Environmental campaigners who worked with UK officials fear for their lives after receiving death threats

The UK government has been accused of ignoring the plight of three environmental activists from Afghanistan who worked with British officials to mitigate the damaging impact of climate change on their country before the Taliban takeover.

The campaigners, who have received credible threats to their lives, do not know the fate of one of their colleagues who was detained by the Taliban.

The three were employed via Oxford Policy Management, an international development consulting firm, to carry out work for the Foreign, Commonwealth and Development Office on climate change. They are now in hiding.

Repeated letters and emails to the FCDO have gone unanswered along with applications to the Afghan Relocation and Assistance Policy scheme (Arap).

One of the climate activists, Mohammed, who spoke from his hiding place in Kabul, said he feared the Taliban were closing in.

“Sometimes I think I’ll just go and surrender to the Taliban so they can kill me and it will all be over,” he said. “It is hard to explain to my young son why I cannot take him to the park. We have begged the UK government to rescue us but so far our pleas have been ignored.”

Greta Thunberg tweeted an appeal to help environmental activists from Fridays for Future get out of Afghanistan.

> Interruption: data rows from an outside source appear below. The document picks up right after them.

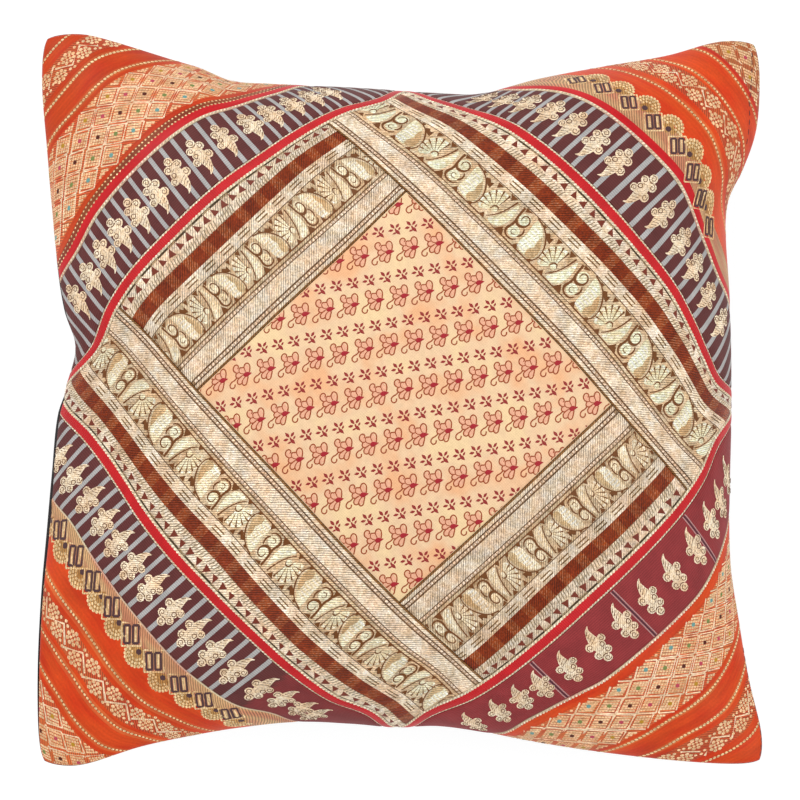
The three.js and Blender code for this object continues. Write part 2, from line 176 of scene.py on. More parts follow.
# Woven figures: mm that they sink in, the height of their rim as a share, and the least area of a face
# that is kept, doubled, in mm2
FIGURE_SINK = 0.05
RIM_LEVEL = 0.4
LEAST_FACE = 2e-3
# Along the left side the dark back cloth comes round to the face. For a quarter and its side, which is
# -1 to the right and 1 to the left, rows give (mm out, mm of dark cloth).
DARK_EDGES = {
    (1, 1): ((130, 4), (150, 4.5), (162, 9), (172, 10.5), (185, 8.5), (200, 6), (212, 3.5), (226, 1.4),
             (240, 0.8), (290, 0.8)),
    (2, -1): ((130, 13), (146, 13), (160, 12.5), (185, 12), (205, 9.5), (226, 6.2), (250, 3.6),
              (265, 2), (277, 0.8), (290, 0.8)),
}
# Each kind of piece: its width, the two lines that it lies between, and the neighbours' line that ends
# a full-length piece and a short one. Without one it runs into the cover's seam.
CUTS = {
    "panel": (PANEL_SIDE, "opposite", "panel", ("panel", "panel")),
    "gold": (GOLD_WIDTH, "panel", "ribbon_inner", ("ribbon_inner", "panel")),
    "ribbon": (RIBBON_WIDTH, "ribbon_inner", "ribbon_outer", (None, "ribbon_inner")),
    "sprig": (SPRIG_WIDTH, "ribbon_outer", "corner", (None, "ribbon_inner")),
    "corner": (CORNER_DEPTH, "corner", "tip", (None, "ribbon_inner")),
}


def linear(hex_colour):
    """Linear colour with alpha, from an sRGB hex value."""
    parts = [int(hex_colour[i:i + 2], 16) / 255 for i in (1, 3, 5)]
    return [c / 12.92 if c <= 0.04045 else ((c + 0.055) / 1.055) ** 2.4 for c in parts] + [1]


def colour_setting(name, description, hex_colour):
    return FloatVectorProperty(name=name, description=description, subtype="COLOR", size=4, min=0, max=1,
                               default=linear(hex_colour))


class CoverSizes(bpy.types.PropertyGroup):
    """Sizes of the sewn cover and of what fills it."""

    flat_side: FloatProperty(name="Flat side", description="Side of the empty cover laid flat",
                             default=0.406, min=0.2, unit="LENGTH")
    crown: FloatProperty(name="Crown", description="Height of the face's middle over the seam",
                         default=0.070, min=0, unit="LENGTH")
    back_form: FloatProperty(name="Back form", description="Depth of the back under the seam",
                             default=0.063, min=0, unit="LENGTH")
    seam_height: FloatProperty(name="Seam height", description="Height of the seam over the floor",
                               default=0.058, min=0, unit="LENGTH")
    cloth: FloatProperty(name="Cloth", description="Thickness of a sewn-on strip with its lining",
                         default=0.0011, min=0, unit="LENGTH")


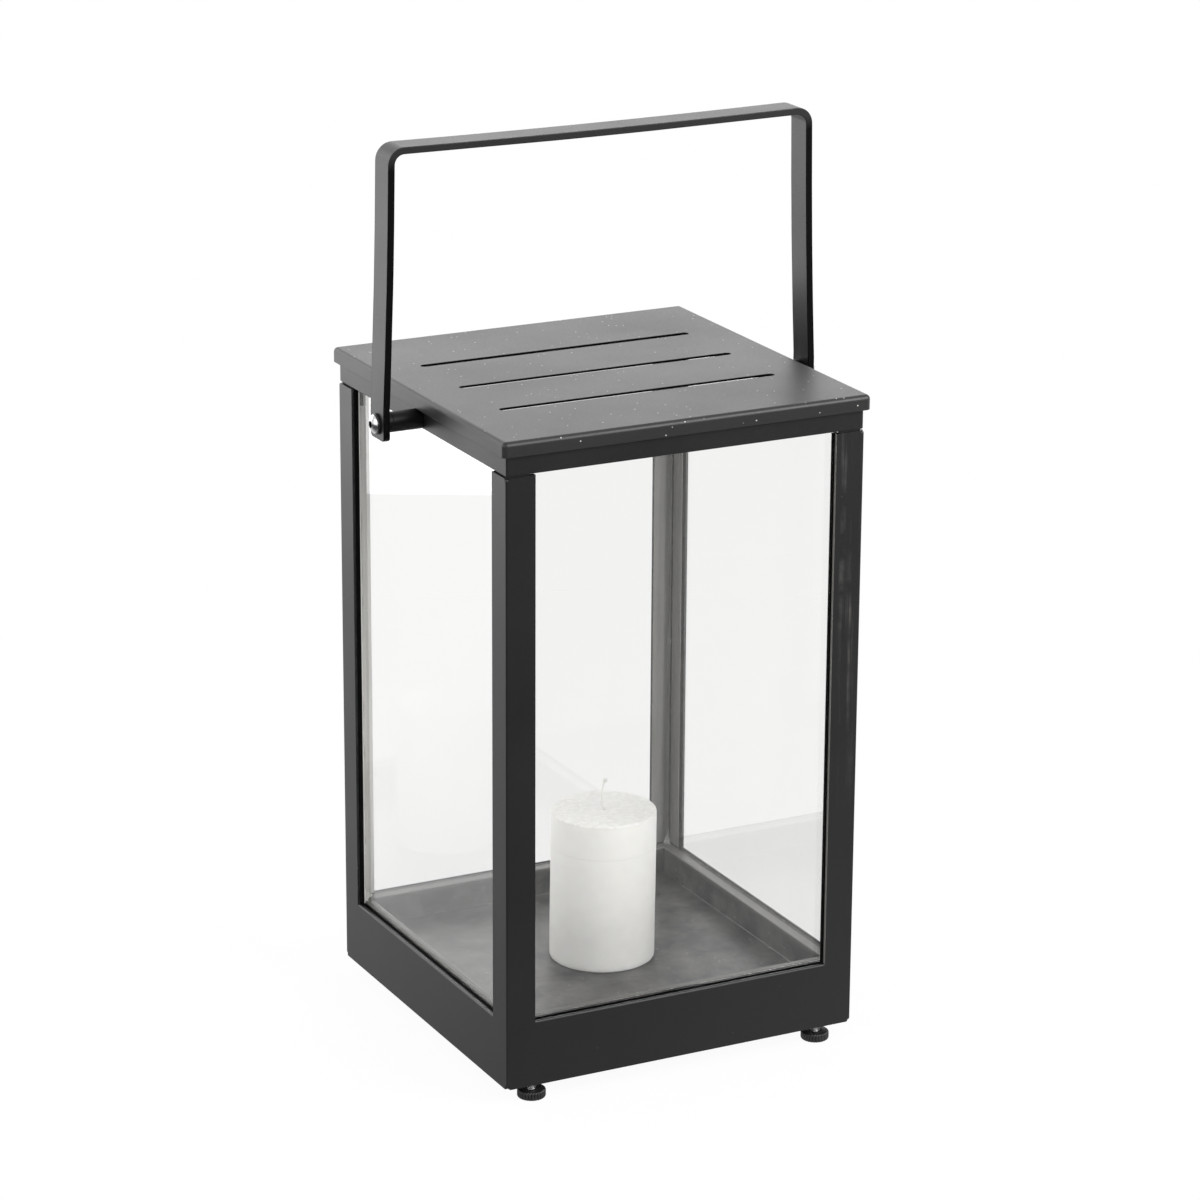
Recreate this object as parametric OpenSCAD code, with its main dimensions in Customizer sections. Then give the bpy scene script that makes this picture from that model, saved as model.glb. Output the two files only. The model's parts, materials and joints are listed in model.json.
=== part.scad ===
// Square candle lantern: steel frame with four glass panes, lift-off slotted
// lid, swinging bail handle, floor tray, levelling feet and a pillar candle.
// Millimetres, +Z up, origin on the ground under the middle of the lantern,
// front face towards -Y.

/* [Frame] */
// Outer width of the frame, left to right
body_w = 250; // [220:1:320]
// Outer depth of the frame, front to back
body_d = 250; // [220:1:320]
// Height of the corner posts above the base skirt
post_h = 358.4; // [260:0.2:480]
// Width of each leg of the corner posts
post_leg = 20; // [17:0.5:26]
// Wall thickness of the corner posts
post_t = 2; // [1.5:0.1:2.5]
// Outer edge radius of the posts and the skirt
edge_r = 1; // [0.4:0.1:1.4]
// Radius of the posts' top outer corners, seen from the front
post_corner_r = 2; // [0.5:0.1:5]

/* [Base] */
// Height of the base skirt
skirt_h = 44; // [38:0.5:70]
// Wall thickness of the base skirt
skirt_t = 2; // [1.5:0.1:2.5]
// Radius along the top outer edge of the skirt
skirt_top_r = 1.5; // [0.5:0.1:1.9]
// Radius of the skirt's bottom corners, seen from the front
skirt_corner_r = 3.5; // [1:0.5:6]

/* [Tray] */
// Gap between the skirt and the edge of the tray
tray_gap = 3; // [2:0.1:4]
// Width of the ledge that the glass stands on
ledge_w = 10.5; // [8:0.1:16]
// Drop from the ledge to the tray's floor
tray_depth = 19; // [8:0.5:24]
// Sheet thickness of the tray
tray_t = 1.5; // [1:0.1:2]
// Height of the angle strips that carry the tray
rail_h = 12; // [8:0.5:16]
// Sheet thickness of the angle strips
rail_t = 1.5; // [1:0.1:2]
// Gap between an angle strip and the tray's wall
rail_gap = 1; // [0.5:0.1:2]

/* [Glass] */
// Distance from the frame's outer faces to the glass
glass_inset = 5; // [4.6:0.1:6]
// Thickness of the panes
glass_t = 4; // [3:0.5:5]
// How far the panes reach up behind the top ring
glass_lap = 5; // [2:0.5:12]
// Distance from a gasket's edge back to the end of the post's leg
gasket_setback = -1; // [-2:0.1:3]
// Size of the silicone beads in the glass corners
bead_r = 3; // [1.5:0.5:5]

/* [Top ring] */
// Gap between the posts and the top ring
ring_gap = 1.2; // [0.6:0.1:3]
// Height of the top ring
ring_h = 20.9; // [18:0.1:30]
// Wall thickness of the top ring
ring_t = 1.5; // [1:0.1:2.2]
// How far the ring is set in from the posts' faces
ring_inset = 0.5; // [0:0.1:1]
// Leg width of the corner brackets
bracket_leg = 15; // [10:0.5:20]
// Thickness of the corner brackets
bracket_t = 2; // [1:0.1:2.4]
// Length of bracket inside the post
bracket_down = 16; // [8:0.5:30]
// Length of bracket inside the ring
bracket_up = 14; // [8:0.5:16]

/* [Lid] */
// How far the lid reaches past the posts' faces
lid_over = 3; // [2:0.1:6]
// Height of the lid
lid_h = 9.8; // [6:0.1:12]
// Sheet thickness of the lid
lid_t = 1.5; // [1:0.1:2]
// Bend radius of the lid's edges and corners
lid_r = 3; // [2.2:0.1:4]
// Number of vent slots
slot_n = 3; // [1:1:5]
// Length of a vent slot
slot_len = 194; // [80:1:210]
// Width of a vent slot
slot_w = 5.6; // [2:0.1:8]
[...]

Abdul Qahar Balkhi, of the Taliban’s cultural commission, pledged to work with the global community to fight issues such as climate change in an interview with Newsweek. However, Mohammed said he did not believe the Taliban were committed to tackling the climate emergency.

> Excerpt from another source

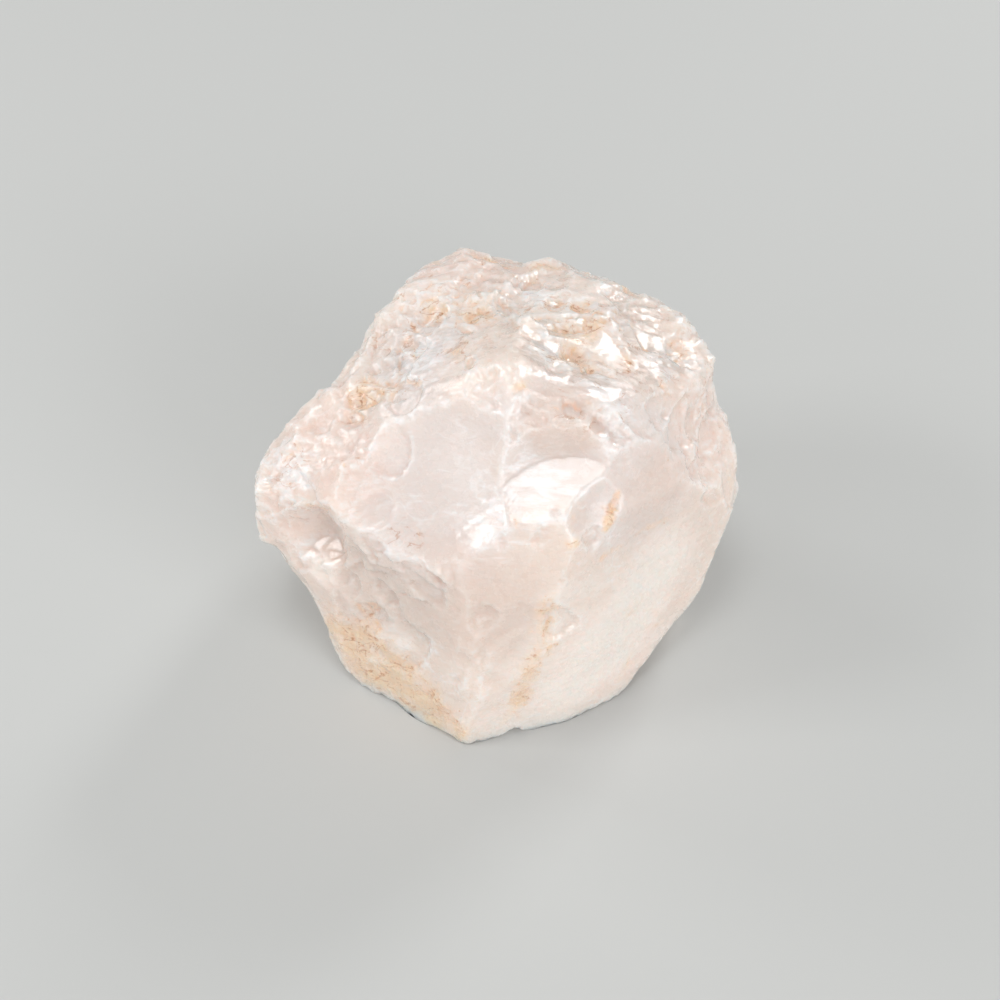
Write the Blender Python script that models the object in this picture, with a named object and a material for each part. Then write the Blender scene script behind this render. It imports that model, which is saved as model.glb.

“So far the Taliban has not appointed a minister for the environment. They believe the climate crisis is all arranged by Allah and humans should not intervene,” he said.

While the Taliban have previously made pro-environment statements such as one in 2017 urging people to go out and plant trees to beautify the planet, the group has also been implicated in illegal logging, planting landmines in pomegranate orchards and taxing opium poppy farmers.

While Afghanistan is responsible for only 0.03% of global emissions, the country is severely affected by climate change.

The economy is heavily dependent on farming with up to 85% of Afghans engaged in agriculture, growing crops such as wheat, potatoes and various fruits. The country has been badly affected by drought, flash floods and deforestation. Opium poppies are favoured by some farmers because they are drought-resistant and generate reliable income.

Afghanistan has many minerals that could assist with tackling climate change. Along with copper, iron, gold and cobalt, it has lithium that is needed to manufacture batteries for use in electric cars and other technology that uses renewable energy. However, extracting these minerals is challenging and unlikely to happen imminently.

The environmental activists say that as each hour passes the risk of the Taliban finding where they are hiding increases.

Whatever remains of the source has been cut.